## DO THIS
Every line of the material that follows must be printed again exactly.

## RECORDED DATA

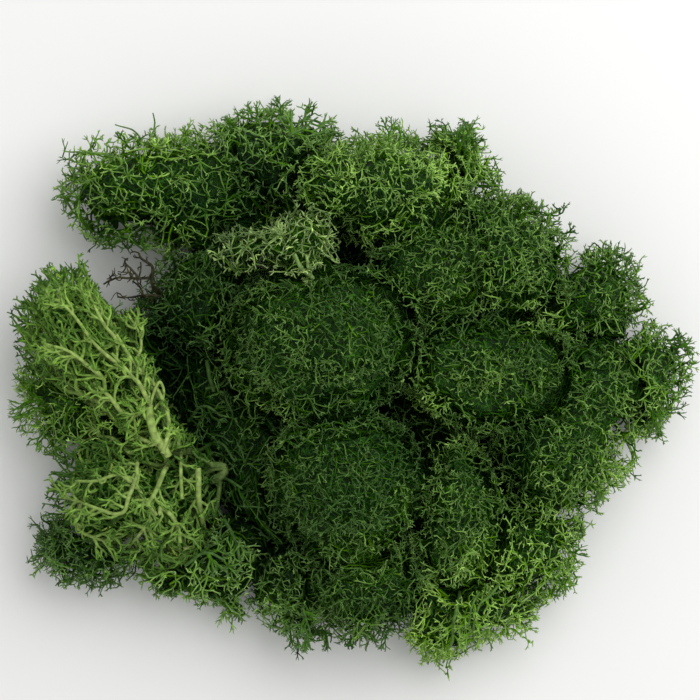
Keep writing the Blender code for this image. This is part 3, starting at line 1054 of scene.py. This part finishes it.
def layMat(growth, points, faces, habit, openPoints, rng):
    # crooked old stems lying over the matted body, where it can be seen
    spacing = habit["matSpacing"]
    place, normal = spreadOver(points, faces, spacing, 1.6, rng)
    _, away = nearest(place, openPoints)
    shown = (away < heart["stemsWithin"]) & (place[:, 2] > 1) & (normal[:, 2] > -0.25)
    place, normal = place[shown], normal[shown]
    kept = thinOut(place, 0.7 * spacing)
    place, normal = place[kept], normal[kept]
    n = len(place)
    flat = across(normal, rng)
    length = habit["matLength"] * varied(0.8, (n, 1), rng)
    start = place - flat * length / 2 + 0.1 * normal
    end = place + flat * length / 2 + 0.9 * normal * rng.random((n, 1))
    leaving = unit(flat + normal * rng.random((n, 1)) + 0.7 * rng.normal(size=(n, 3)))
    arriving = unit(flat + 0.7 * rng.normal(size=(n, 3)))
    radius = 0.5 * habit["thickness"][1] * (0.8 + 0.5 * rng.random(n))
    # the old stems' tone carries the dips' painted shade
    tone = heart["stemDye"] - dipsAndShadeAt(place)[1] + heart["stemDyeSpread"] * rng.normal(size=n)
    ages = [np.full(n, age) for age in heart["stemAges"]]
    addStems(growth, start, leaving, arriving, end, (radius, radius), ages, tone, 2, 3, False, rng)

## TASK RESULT
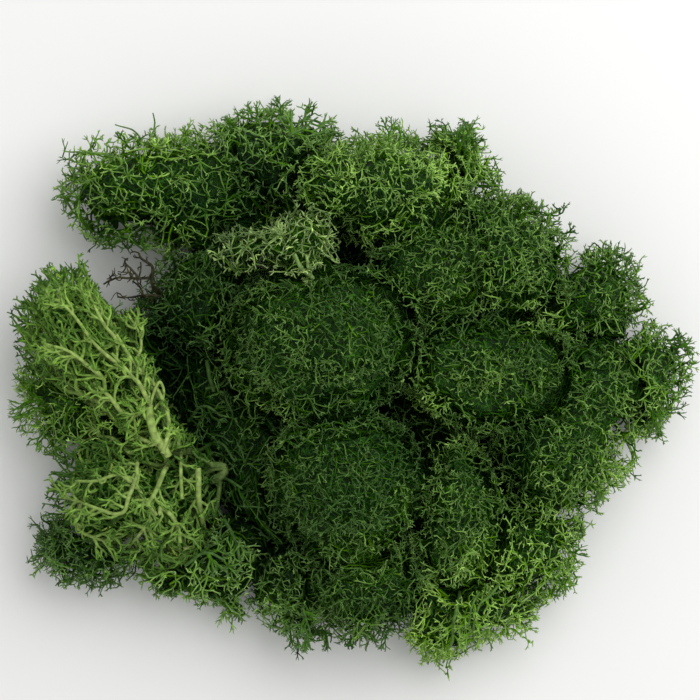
Keep writing the Blender code for this image. This is part 3, starting at line 1054 of scene.py. This part finishes it.
def layMat(growth, points, faces, habit, openPoints, rng):
    # crooked old stems lying over the matted body, where it can be seen
    spacing = habit["matSpacing"]
    place, normal = spreadOver(points, faces, spacing, 1.6, rng)
    _, away = nearest(place, openPoints)
    shown = (away < heart["stemsWithin"]) & (place[:, 2] > 1) & (normal[:, 2] > -0.25)
    place, normal = place[shown], normal[shown]
    kept = thinOut(place, 0.7 * spacing)
    place, normal = place[kept], normal[kept]
    n = len(place)
    flat = across(normal, rng)
    length = habit["matLength"] * varied(0.8, (n, 1), rng)
    start = place - flat * length / 2 + 0.1 * normal
    end = place + flat * length / 2 + 0.9 * normal * rng.random((n, 1))
    leaving = unit(flat + normal * rng.random((n, 1)) + 0.7 * rng.normal(size=(n, 3)))
    arriving = unit(flat + 0.7 * rng.normal(size=(n, 3)))
    radius = 0.5 * habit["thickness"][1] * (0.8 + 0.5 * rng.random(n))
    # the old stems' tone carries the dips' painted shade
    tone = heart["stemDye"] - dipsAndShadeAt(place)[1] + heart["stemDyeSpread"] * rng.normal(size=n)
    ages = [np.full(n, age) for age in heart["stemAges"]]
    addStems(growth, start, leaving, arriving, end, (radius, radius), ages, tone, 2, 3, False, rng)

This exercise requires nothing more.